I didn't take a picture of those scraps, because I waited too long to do the project, and I was in a hurry.  What you see in the bags above are my scraps so I could recreate the starting concept for you.  (And yes, I did have a small amount of red and brown of my own.) 

(upper left quadrant)
I decided I didn't want to spend time making two blocks that I'd never use again, so I went ahead with plans to make a quilt top.  I was determined to Tim-Gunn it ("make it work").

To stretch the small amount of fabric I was given, I went to my own scrap bin and added more red and brown, along with pops of yellow, green, teal and cream. 

 
 
(upper right quadrant)
The scraps were pretty small, and all different shapes.  I just kept sewing pieces together until I had a hunk around the size of printer paper.  Then I could swap them around and get the colors distributed somewhat.

The only fabric that wasn't a scrap was the flower seed packet fabric in the lower center.  I put a little of it in each "block" to tie it all together.   

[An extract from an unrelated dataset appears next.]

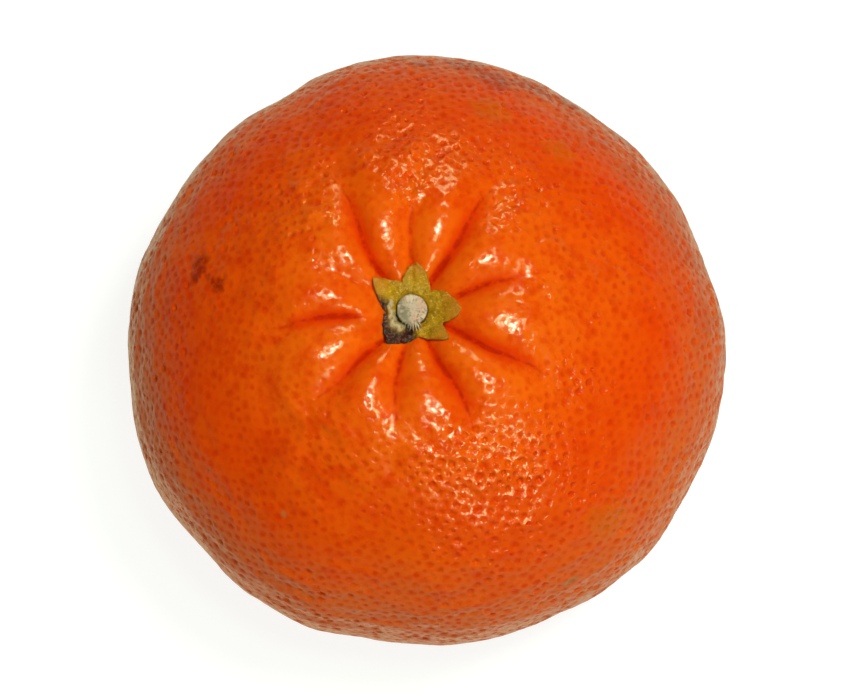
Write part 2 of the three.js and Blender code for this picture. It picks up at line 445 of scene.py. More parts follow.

I also added a sprinkling of lights so all the dark colors wouldn't just run together into boredom.


 
(bottom half)
And I had to add my favorite color, chartreuse.


 
(the whole thing)
Here's the finished top, approximately 30" x 44".  It's wild and intense, and nothing I would ever have done on my own.  I felt good about making the effort to do something different, but it's not something I would repeat.

The woman that donated the scraps really loved it and said she wished she could hang it in her new house.  And the facilitator said if anyone wanted to donate their tops, she would take them and make charity quilts out of them.  I told them I wanted to keep mine.  I was sort of planning to turn it into a rug, especially since my other try at that wound up a wall hanging.  

But I don't have these colors anywhere else in my house.  And it's been sitting around here for a couple of months now, which tells me I probably don't want to put any more time into it.  Quilting is my least favorite part of the process, and that would be next.